[PATCH] KVM: arm64: Drop mte_allowed check during memslot creation

Wed Feb 26 08:48:21 PST 2025

Catalin Marinas <catalin.marinas at arm.com> writes:

> On Wed, Feb 26, 2025 at 03:28:26PM +0530, Aneesh Kumar K.V wrote:
>> Marc Zyngier <maz at kernel.org> writes:
>> > On Mon, 24 Feb 2025 16:44:06 +0000,
>> > Aneesh Kumar K.V <aneesh.kumar at kernel.org> wrote:
>> >> >> On Mon, Feb 24, 2025 at 12:24:14PM +0000, Marc Zyngier wrote:
>> >> >> > > On Mon, Feb 24, 2025 at 03:09:38PM +0530, Aneesh Kumar K.V (Arm) wrote:
>> >> >> > > > This change is needed because, without it, users are not able to use MTE
>> >> >> > > > with VFIO passthrough (currently the mapping is either Device or
>> >> >> > > > NonCacheable for which tag access check is not applied.), as shown
>> >> >> > > > below (kvmtool VMM).
> [...]
>> >> >> > My other concern is that this gives pretty poor consistency to the
>> >> >> > guest, which cannot know what can be tagged and what cannot, and
>> >> >> > breaks a guarantee that the guest should be able to rely on.
> [...]
>> >> What if we trigger a memory fault exit with the TAGACCESS flag, allowing
>> >> the VMM to use the GPA to retrieve additional details and print extra
>> >> information to aid in analysis? BTW, we will do this on the first fault
>> >> in cacheable, non-tagged memory even if there is no tagaccess in that
>> >> region. This can be further improved using the NoTagAccess series I
>> >> posted earlier, which ensures the memory fault exit occurs only on
>> >> actual tag access
>> >> 
>> >> Something like below?
>> >
>> > Something like that, only with:
>> >
>> > - a capability informing userspace of this behaviour
>> >
>> > - a per-VM (or per-VMA) flag as a buy-in for that behaviour
>> 
>> If we’re looking for a capability based control, could we tie that up to
>> FEAT_MTE_PERM? That’s what I did here:
>> 
>> https://lore.kernel.org/all/20250110110023.2963795-1-aneesh.kumar@kernel.org
>> 
>> That patch set also addresses the issue mentioned here. Let me know if
>> you think this is a better approach
>
> From the patch linked above:
>
> | @@ -2152,7 +2162,8 @@ int kvm_arch_prepare_memory_region(struct kvm *kvm,
> |  		if (!vma)
> |  			break;
> | 
> | -		if (kvm_has_mte(kvm) && !kvm_vma_mte_allowed(vma)) {
> | +		if (kvm_has_mte(kvm) &&
> | +		    !kvm_has_mte_perm(kvm) && !kvm_vma_mte_allowed(vma)) {
> |  			ret = -EINVAL;
> |  			break;
> |  		}
>
> we also have the same ABI change every time FEAT_MTE_PERM is present.
> TBH, I'd rather have it from the start as per the patch in this thread,
> irrespective of FEAT_MTE_PERM. I'm fine, however, with better exit to
> VMM information though.
>

The patch also does:

#define kvm_has_mte_perm(kvm)					\
	(system_supports_notagaccess() &&				\
	 test_bit(KVM_ARCH_FLAG_MTE_PERM_ENABLED, &(kvm)->arch.flags))

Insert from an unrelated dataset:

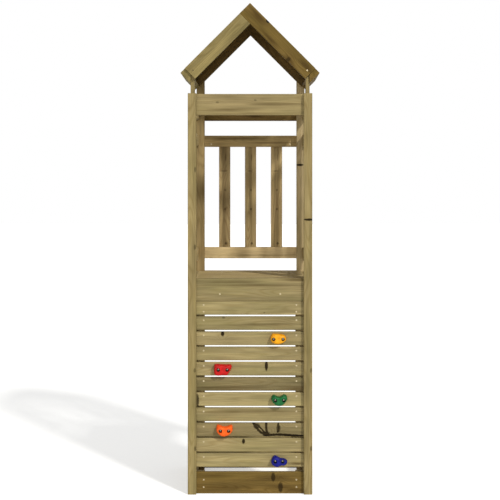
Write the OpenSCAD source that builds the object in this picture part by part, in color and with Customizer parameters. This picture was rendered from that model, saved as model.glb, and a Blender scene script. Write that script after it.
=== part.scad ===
// Narrow wooden climbing tower: a slatted climbing wall with moulded holds,
// a deck with a railing on three sides, and a small gable roof.
// X runs across the wall, +Y runs from the wall to the back, +Z is up.
// The origin lies on the ground at the middle of the whole outline.

/* [Overall] */
// Width over the cover battens
tower_w = 525; // [480:5:700]
// Depth from the front of the front covers to the back of the rear covers
tower_d = 465; // [400:5:700]
// Height of the deck's walking surface
deck_z = 910; // [900:5:960]

/* [Timber] */
// Thickness of every planed board
board_t = 16; // [12:1:22]
// Width of the narrow boards: uprights and slats
slat_w = 57.6; // [50:0.1:59]
// Width of the wide boards: headers
wide_w = 90; // [70:1:110]
// Height of the bottom boards
bottom_h = 92; // [70:1:104]
// Size of the eased long edges
ease = 2; // [0.5:0.5:4]

/* [Corners] */
// Width of the cover battens
cover_w = 36; // [30:1:44]
// How far the cover battens rise above the headers
cover_rise = 2; // [0:1:10]
// Depth of the front uprights, measured front to back
upright_d = 58; // [50:1:70]
// Side of the square rear posts
post_w = 36; // [32:1:40]
// How far the rear posts stand in from the outer edges of the covers
post_inset = 15.5; // [12:0.5:20]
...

That is it depends on userspace to drive the behavior and also relies on the
FEAT_MTE_PERM hardware feature. I was considering whether, if we're
introducing this capability, should we also include FEAT_MTE_PERM? since
adding FEAT_MTE_PERM would also require a capability to handle VM
migration

>
> If we don't want to confuse the VMMs, we could skip the
> kvm_vma_mte_allowed() check only for VM_ALLOW_ANY_UNCACHED and
> VM_PFNMAP vmas, maybe the latter only with FEAT_MTE_PERM. I don't think
> the VMM would get it wrong here since a VFIO mmap() would not support
> MTE anyway.

ok.

-aneesh